__GIVEN PROBLEM__: Write out, precisely and in full, each line of the material.

__PROVIDED DATA__:
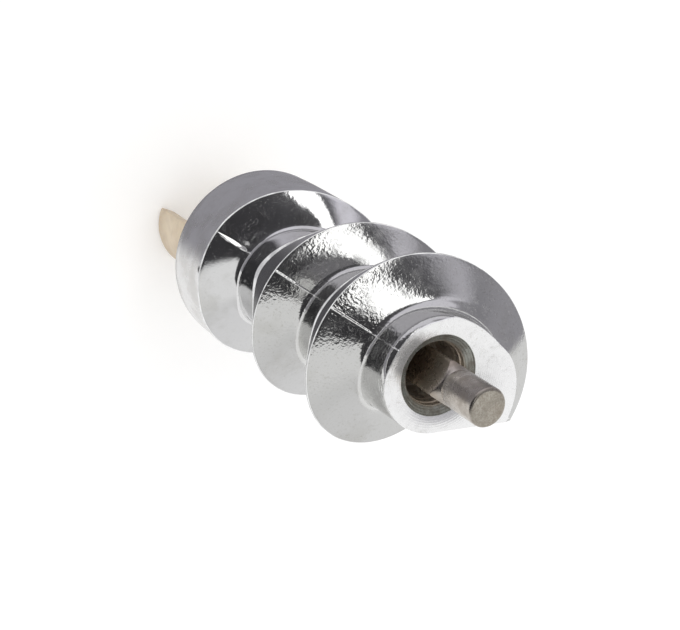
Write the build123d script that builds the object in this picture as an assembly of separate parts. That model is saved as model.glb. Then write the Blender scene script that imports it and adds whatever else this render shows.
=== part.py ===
from build123d import *
import os
from math import acos, cos, degrees, pi, radians, sin, tan

os.makedirs("parts", exist_ok=True)

# Meat grinder auger, in millimetres, standing on the claws of its plastic coupling.
# Z runs along the axis of the screw, from the claw ends at zero up to the tip of the pin.
# The casting is parted in the plane Y = 0, and the flats of the pin face along X and Y.

# Driving dimensions along the axis.
# Everything of the casting is measured from the rear face of the drum.
claw_reach = 41.0
casting_length = 88.0
pin_reach = 105.3
drum_z = claw_reach
end_z = drum_z + casting_length
tip_z = drum_z + pin_reach

# Drum and flights, seen from outside.
drum_radius = 22.9
flight_radius = 22.45
drum_web = 8.4
band_top = 17.9
band_taper = 4.5
rim_chamfer = 0.5
core_radius_rear = 14.4
core_radius_front = 12.2
overlap = 2.0

# Winding of the single left hand flight.
# Turns are counted from where the flight leaves the band, and the pitch shrinks towards the end.
start_angle = -7.0
first_pitch = 36.25
pitch_drop = 3.35
die_flattening = 0.9
ramp_from = -0.33
ramp_to = -0.09
flight_from = -0.5
flight_to = 2.78
steps_per_turn = 40

# Section of the flight.
front_slope = 20.0
rear_slope = 10.0
land_width = 0.6
section_reach = 0.6
core_bite = 1.6

# The land is wider where the two halves of the die met, and widest on the slow turns.
part_land_turn = 0.972
part_land_spread = 0.085
part_land_first = 6.4
part_land_second = 2.3
channel_from = 0.2
channel_to = 0.46

# Recess and pin seat in the front end.
recess_radius = 8.4
recess_throat = 6.5
recess_bevel = 1.1
recess_depth = 7.0
tail_depth = 8.5

# Steel pin that carries the knife.
pin_flats = 8.0
pin_corner_radius = 5.3
pin_root_depth = 26.0
square_reach = 95.0
square_bevel = 1.4
journal_radius = 4.0
journal_neck = 0.25
neck_length = 0.8
pin_chamfer = 0.35
pin_fit = 0.0

# Plastic coupling that slips over a square boss of the casting.
claw_radius = 13.5
claw_wall = 4.0
claw_width = 74.0
claw_angle = 50.0
claw_bevel = 1.2
claw_length = 24.0
coupling_floor = 6.0
flange_radius = 16.5
flange_thickness = 3.0
boss_flats = 13.0
boss_fit = 0.0
flange_fit = 0.15
seat_depth = flange_thickness

# Screw that holds the coupling on the boss.
screw_radius = 2.5
screw_hole_fit = 0.3
screw_grip = 14.0
screw_head_radius = 4.8
screw_head_height = 3.2
cross_width = 1.3
cross_length = 5.2
cross_depth = 1.8

coupling_rear_z = drum_z - (claw_reach - claw_length)
boss_end_z = coupling_rear_z + coupling_floor
seat_z = drum_z + seat_depth


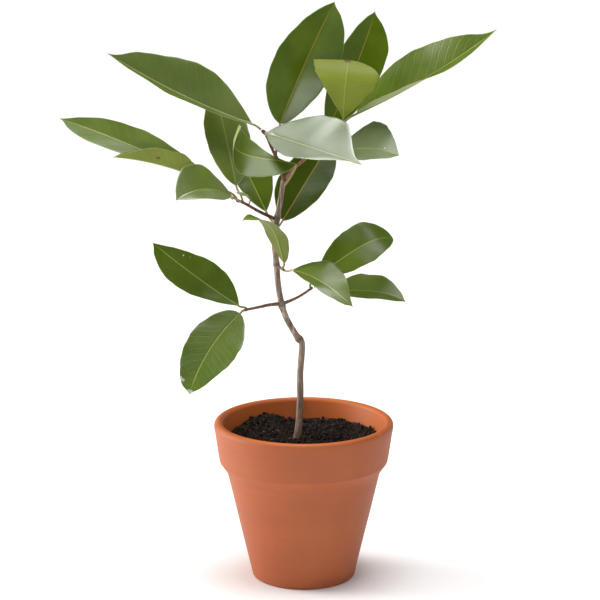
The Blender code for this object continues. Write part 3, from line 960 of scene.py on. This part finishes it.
@dataclass
class Leaf:
    """One leaf, in millimetres from the pot's foot and in degrees.

    The stalk leaves a twig at a share of the twig's length. Each pair holds the left half, then the
    right, seen from above with the tip pointing away.
    """

    node: str
    twig: str
    at: float
    base: Place
    tip: Place
    looks: Place
    width: tuple[float, float]
    widest: tuple[float, float] = (0.45, 0.45)
    base_power: tuple[float, float] = (0.6, 0.6)
    tip_power: tuple[float, float] = (0.85, 0.85)
    drip: float = 0.04
    arch: float = 0.0
    hook: float = 0.0
    sweep: float = 0.0
    twist: float = 0.0
    fold: tuple[float, float] = (12.0, 12.0)
    wave: float = 0.5
    waves: float = 2.5
    stalk_radius: float = 0.75
    stalk_reach: float = 0.4
    thickness: float = 0.30
    slot: str = "leaf_green"
    finish: LeafFinish = LeafFinish()

    BLADE_RINGS = 72
    STALK_RINGS = 14
    HALF_POINTS = 13
    RIB_TAPER = 0.72
    GROOVE = 0.22

    def half_width(self, side: int, u: np.ndarray) -> np.ndarray:
        """The blade's half width at shares of its length, on one side."""
        widest = self.widest[side]
        rising = np.sin(math.pi / 2 * np.clip(u / widest, 0, 1)) ** self.base_power[side]
        falling = np.sin(math.pi / 2 * np.clip((1 - u) / (1 - widest), 0, 1)) ** self.tip_power[side]
        share = np.where(u < widest, rising, falling)
        if self.drip > 0:
            tail = 0.22 * np.clip((1 - u) / (2 * self.drip), 0, 1)
            blend = ease((u - 1 + 2 * self.drip) / (2 * self.drip))
            share = share * (1 - blend) + tail * blend
        return share * self.width[side]

    def midrib(self, u: np.ndarray) -> tuple[np.ndarray, np.ndarray, np.ndarray]:
        """The middle line at shares of the blade's length.

        Args:
            u: the shares.

        Returns:
            The places, the way the upper side looks, and the way to the right.
        """
        base = np.array(self.base, float)
        chord = np.array(self.tip, float) - base
        along = unit(chord)
        looks = np.array(self.looks, float)
        up0 = unit(looks - looks.dot(along) * along)
        side0 = np.cross(along, up0)

        def place(share: np.ndarray) -> np.ndarray:
            """The middle line's places."""
            bow = 4 * share * (1 - share)
            rise = self.arch * bow + self.hook * 6.75 * share**2 * (1 - share)
            return base + share[:, None] * chord + rise[:, None] * up0 + self.sweep * bow[:, None] * side0

        heading = unit(place(u + 0.01) - place(u - 0.01))
        up = unit(up0 - (heading @ up0)[:, None] * heading)
        side = np.cross(heading, up)
        turn = (math.radians(self.twist) * (u - 0.5))[:, None]
        return place(u), up * np.cos(turn) + side * np.sin(turn), side * np.cos(turn) - up * np.sin(turn)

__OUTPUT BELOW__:
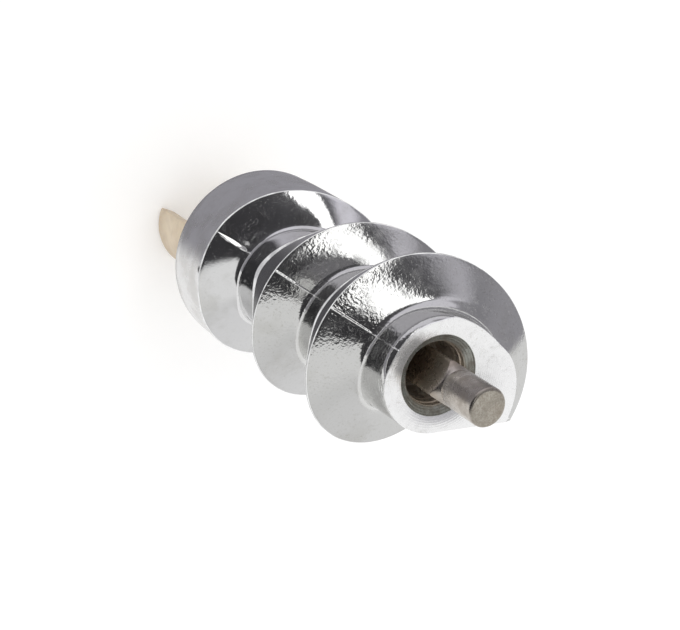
Write the build123d script that builds the object in this picture as an assembly of separate parts. That model is saved as model.glb. Then write the Blender scene script that imports it and adds whatever else this render shows.
=== part.py ===
from build123d import *
import os
from math import acos, cos, degrees, pi, radians, sin, tan

os.makedirs("parts", exist_ok=True)

# Meat grinder auger, in millimetres, standing on the claws of its plastic coupling.
# Z runs along the axis of the screw, from the claw ends at zero up to the tip of the pin.
# The casting is parted in the plane Y = 0, and the flats of the pin face along X and Y.

# Driving dimensions along the axis.
# Everything of the casting is measured from the rear face of the drum.
claw_reach = 41.0
casting_length = 88.0
pin_reach = 105.3
drum_z = claw_reach
end_z = drum_z + casting_length
tip_z = drum_z + pin_reach

# Drum and flights, seen from outside.
drum_radius = 22.9
flight_radius = 22.45
drum_web = 8.4
band_top = 17.9
band_taper = 4.5
rim_chamfer = 0.5
core_radius_rear = 14.4
core_radius_front = 12.2
overlap = 2.0

# Winding of the single left hand flight.
# Turns are counted from where the flight leaves the band, and the pitch shrinks towards the end.
start_angle = -7.0
first_pitch = 36.25
pitch_drop = 3.35
die_flattening = 0.9
ramp_from = -0.33
ramp_to = -0.09
flight_from = -0.5
flight_to = 2.78
steps_per_turn = 40

# Section of the flight.
front_slope = 20.0
rear_slope = 10.0
land_width = 0.6
section_reach = 0.6
core_bite = 1.6

# The land is wider where the two halves of the die met, and widest on the slow turns.
part_land_turn = 0.972
part_land_spread = 0.085
part_land_first = 6.4
part_land_second = 2.3
channel_from = 0.2
channel_to = 0.46

# Recess and pin seat in the front end.
recess_radius = 8.4
recess_throat = 6.5
recess_bevel = 1.1
recess_depth = 7.0
tail_depth = 8.5

# Steel pin that carries the knife.
pin_flats = 8.0
pin_corner_radius = 5.3
pin_root_depth = 26.0
square_reach = 95.0
square_bevel = 1.4
journal_radius = 4.0
journal_neck = 0.25
neck_length = 0.8
pin_chamfer = 0.35
pin_fit = 0.0

# Plastic coupling that slips over a square boss of the casting.
claw_radius = 13.5
claw_wall = 4.0
claw_width = 74.0
claw_angle = 50.0
claw_bevel = 1.2
claw_length = 24.0
coupling_floor = 6.0
flange_radius = 16.5
flange_thickness = 3.0
boss_flats = 13.0
boss_fit = 0.0
flange_fit = 0.15
seat_depth = flange_thickness

# Screw that holds the coupling on the boss.
screw_radius = 2.5
screw_hole_fit = 0.3
screw_grip = 14.0
screw_head_radius = 4.8
screw_head_height = 3.2
cross_width = 1.3
cross_length = 5.2
cross_depth = 1.8

coupling_rear_z = drum_z - (claw_reach - claw_length)
boss_end_z = coupling_rear_z + coupling_floor
seat_z = drum_z + seat_depth


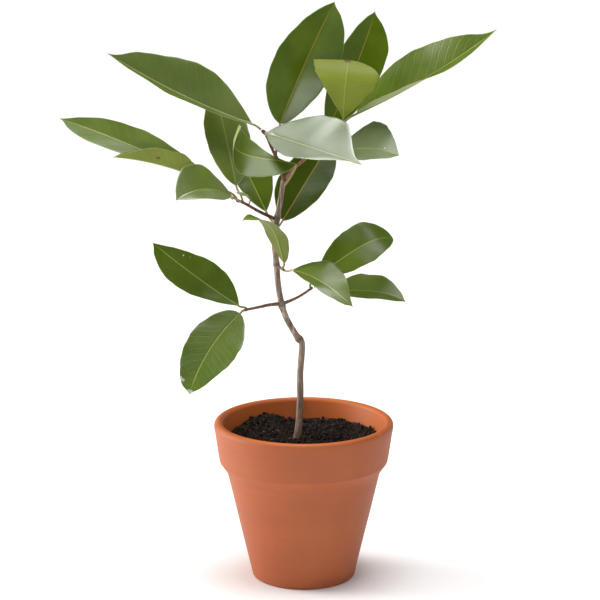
The Blender code for this object continues. Write part 3, from line 960 of scene.py on. This part finishes it.
@dataclass
class Leaf:
    """One leaf, in millimetres from the pot's foot and in degrees.

    The stalk leaves a twig at a share of the twig's length. Each pair holds the left half, then the
    right, seen from above with the tip pointing away.
    """

    node: str
    twig: str
    at: float
    base: Place
    tip: Place
    looks: Place
    width: tuple[float, float]
    widest: tuple[float, float] = (0.45, 0.45)
    base_power: tuple[float, float] = (0.6, 0.6)
    tip_power: tuple[float, float] = (0.85, 0.85)
    drip: float = 0.04
    arch: float = 0.0
    hook: float = 0.0
    sweep: float = 0.0
    twist: float = 0.0
    fold: tuple[float, float] = (12.0, 12.0)
    wave: float = 0.5
    waves: float = 2.5
    stalk_radius: float = 0.75
    stalk_reach: float = 0.4
    thickness: float = 0.30
    slot: str = "leaf_green"
    finish: LeafFinish = LeafFinish()

    BLADE_RINGS = 72
    STALK_RINGS = 14
    HALF_POINTS = 13
    RIB_TAPER = 0.72
    GROOVE = 0.22

    def half_width(self, side: int, u: np.ndarray) -> np.ndarray:
        """The blade's half width at shares of its length, on one side."""
        widest = self.widest[side]
        rising = np.sin(math.pi / 2 * np.clip(u / widest, 0, 1)) ** self.base_power[side]
        falling = np.sin(math.pi / 2 * np.clip((1 - u) / (1 - widest), 0, 1)) ** self.tip_power[side]
        share = np.where(u < widest, rising, falling)
        if self.drip > 0:
            tail = 0.22 * np.clip((1 - u) / (2 * self.drip), 0, 1)
            blend = ease((u - 1 + 2 * self.drip) / (2 * self.drip))
            share = share * (1 - blend) + tail * blend
        return share * self.width[side]

    def midrib(self, u: np.ndarray) -> tuple[np.ndarray, np.ndarray, np.ndarray]:
        """The middle line at shares of the blade's length.

        Args:
            u: the shares.

        Returns:
            The places, the way the upper side looks, and the way to the right.
        """
        base = np.array(self.base, float)
        chord = np.array(self.tip, float) - base
        along = unit(chord)
        looks = np.array(self.looks, float)
        up0 = unit(looks - looks.dot(along) * along)
        side0 = np.cross(along, up0)

        def place(share: np.ndarray) -> np.ndarray:
            """The middle line's places."""
            bow = 4 * share * (1 - share)
            rise = self.arch * bow + self.hook * 6.75 * share**2 * (1 - share)
            return base + share[:, None] * chord + rise[:, None] * up0 + self.sweep * bow[:, None] * side0

        heading = unit(place(u + 0.01) - place(u - 0.01))
        up = unit(up0 - (heading @ up0)[:, None] * heading)
        side = np.cross(heading, up)
        turn = (math.radians(self.twist) * (u - 0.5))[:, None]
        return place(u), up * np.cos(turn) + side * np.sin(turn), side * np.cos(turn) - up * np.sin(turn)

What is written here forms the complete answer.